On November 23, 1983, respondent/plaintiff Waldrep filed suit in Jefferson County against petitioners/defendants Tidwell Industries (Tidwell), Tidwell Brokers, Inc. (Brokers), and International Harvester Company, Inc., seeking damages for personal injuries suffered in a tractor/trailer accident in Mississippi. On January 9, 1984, Tidwell and Brokers filed a motion to transfer the case to Winston County, contending that venue was improper in Jefferson County under Art. XII, § 232, of the Alabama Constitution and § 6-3-7, Ala. Code 1975. Tidwell and Brokers argue that they are foreign corporations (incorporated under Delaware law) with their principal places of business in Haleyville, Winston County; they also argue that neither corporation was doing business by agent in Jefferson County at the inception of the suit. Officers from both corporations submitted affidavits attesting to the above facts. Waldrep submitted no evidence at the hearing. On January 31, 1984, Jefferson County Circuit Court Judge John Bryan heard arguments on the motion. Based on the information before him, Judge Bryan ordered the case transferred to Winston County.
That same day, Waldrep filed a motion for reconsideration in Jefferson County Circuit Court. In this motion, Waldrep stated that the transfer was "premature . . . until the question of `doing business' can be fairly and accurately resolved by discovery." Waldrep had not previously initiated any discovery proceedings. Thereafter, Waldrep filed a second, similar motion in Jefferson County Circuit Court on March 19, 1984. This motion was supported by a memorandum of law and an affidavit with photographs by an investigator, referring to business allegedly conducted by Tidwell in Jefferson County.
The next day, March 20, Waldrep filed in the Winston County Circuit Court a motion to remand the case to Jefferson County. The trial judge heard arguments on the motion in October 1984, and on July 18, 1985, granted the motion, remanding the case to Jefferson County. Tidwell thereupon filed this petition for writ of mandamus, seeking an order to compel Judge Aderholt, the Winston County judge, to vacate his retransfer order.
The law for determining the proper venue of this action is the Alabama Constitution, Art. XII, § 232, and § 6-3-7, Ala. Code 1975. The constitutional provision states, in pertinent part:
"Such [foreign] corporation may be sued in any county where it does business, by service of process upon an agent anywhere in the state."
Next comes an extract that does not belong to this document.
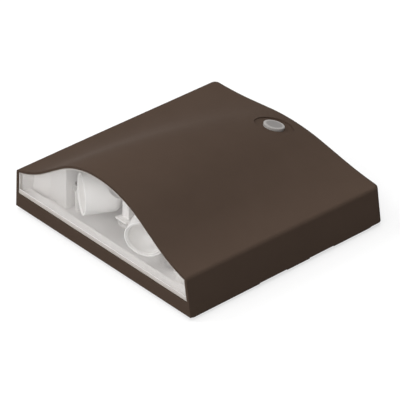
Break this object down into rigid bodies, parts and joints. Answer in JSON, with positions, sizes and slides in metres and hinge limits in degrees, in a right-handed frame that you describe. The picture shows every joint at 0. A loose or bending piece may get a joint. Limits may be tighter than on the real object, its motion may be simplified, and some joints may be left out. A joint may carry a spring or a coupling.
{
  "type": "wall pack light",
  "caption": "Emergency wall pack light: dark bell-shaped cast housing with a clear front window over two swivelling white lamp heads, push-to-test button and back plate with cable entry.",
  "frame": {"origin": "middle of the cable entry at the wall face of the back plate", "axes": "+Z away from the wall, -Y towards the window (down in use), X across the width; right is +X"},
  "size_m": [0.23, 0.2294, 0.0947],
  "materials": {
    "bronze_paint": "fine-textured dark bronze powder coat, satin",
    "plate_paint": "dark bronze powder coat, satin",
    "clear_pane": "clear moulded pane, gloss",
    "black_rubber": "matt black silicone rubber",
    "white_tray": "white moulded plastic, semi-gloss",
    "white_head": "white moulded plastic, semi-gloss",
    "bright_bowl": "vacuum-metallised reflector, mirror bright",
    "led_board": "white solder-masked board with a yellow emitter",
    "zinc_steel": "zinc-plated steel",
    "gear_steel": "white-painted sheet steel",
    "button_plastic": "translucent grey plastic",
    "black_plastic": "matt black plastic",
    "spring_steel": "bright spring wire",
    "indicator_red": "red lamp body, gloss",
    "cell_sleeve": "shrink sleeve, plain green",
    "green_board": "green solder mask",
    "core_steel": "laminated core with a taped winding",
    "capacitor_can": "sleeved aluminium can",
    "terminal_green": "green terminal plastic",
    "aluminium": "plain aluminium"
  },
  "bodies": {
    "fixture": {"housing": "bronze_paint", "back_plate": "plate_paint", "wire_grommet": "black_rubber", "rim_gasket": "black_rubber", "cover_screws": "zinc_steel", "front_lens": "clear_pane", "lens_gasket": "black_rubber", "reflector_tray": "white_tray", "lead_grommet": "black_rubber", "tray_screws": "zinc_steel", "lamp_deck": "white_tray", "deck_screws": "zinc_steel", "gear_tray": "gear_steel", "gear_screws": "zinc_steel", "control_board": "green_board", "board_standoffs": "aluminium", "board_screws": "zinc_steel", "transformer": "core_steel", "capacitors": "capacitor_can", "terminal_block": "terminal_green", "heat_sink": "aluminium", "battery_cells": "cell_sleeve", "battery_strap": "gear_steel", "strap_screws": "zinc_steel", "switch_body": "black_plastic", "switch_screws": "zinc_steel", "indicator_led": "indicator_red", "button_spring": "spring_steel"},
    "left_swivel": {"left_swivel_post": "white_head", "left_post_nut": "zinc_steel", "left_tilt_screw": "zinc_steel"},
    "left_lamp": {"left_lamp_head": "white_head", "left_reflector": "bright_bowl", "left_led_board": "led_board", "left_lock_screw": "zinc_steel"},
    "right_swivel": {"right_swivel_post": "white_head", "right_post_nut": "zinc_steel", "right_tilt_screw": "zinc_steel"},
    "right_lamp": {"right_lamp_head": "white_head", "right_reflector": "bright_bowl", "right_led_board": "led_board", "right_lock_screw": "zinc_steel"},
    "push_button": {"test_button": "button_plastic"}
  },
  "joints": [
    {"name": "left_pan", "type": "hinge", "parent": "fixture", "child": "left_swivel", "pos_m": [-0.0213, -0.066, 0.047], "axis": [0, 0, -1], "range_deg": [-15, 10]},
    {"name": "left_tilt", "type": "hinge", "parent": "left_swivel", "child": "left_lamp", "pos_m": [-0.0213, -0.066, 0.047], "axis": [-0.866, 0.5, 0], "range_deg": [-8, 10]},
    {"name": "right_pan", "type": "hinge", "parent": "fixture", "child": "right_swivel", "pos_m": [0.0213, -0.066, 0.047], "axis": [0, 0, 1], "range_deg": [-15, 10]},
    {"name": "right_tilt", "type": "hinge", "parent": "right_swivel", "child": "right_lamp", "pos_m": [0.0213, -0.066, 0.047], "axis": [-0.866, -0.5, 0], "range_deg": [-8, 10]},
    {"name": "button_press", "type": "slide", "parent": "fixture", "child": "push_button", "axis": [0, -0.314, -0.9494], "range_m": [0, 0.0015], "stiffness_N_per_m": 1500, "springref_m": -0.001, "deforming": ["button_spring"]}
  ]
}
Ala. Const. Art. XII, § 232. Similarly, § 6-3-7 provides:
"A foreign corporation may be sued in any county in which it does business by agent. . . ."
Thus, when a foreign corporation asserts its constitutional privilege against suit in a county in which it is not doing business by agent, the trial court may properly transfer the entire action or the claim against the foreign corporation to a county in which the defendant foreign corporation is amenable to suit. Hodges v. General Shale Products Corp., 346 So.2d 416 (Ala. 1977). Rule 82, A.R.Civ.P., makes such a transfer mandatory:
"(d) Improper Venue.
"(1) As of the Commencement of the Action. When an action is commenced laying venue in the wrong county, the court, on timely motion of any defendant, shall transfer the action to the court in which the action might have been properly filed and the case shall proceed as though originally filed therein."
A.R.Civ.P., Rule 82 (d)(1).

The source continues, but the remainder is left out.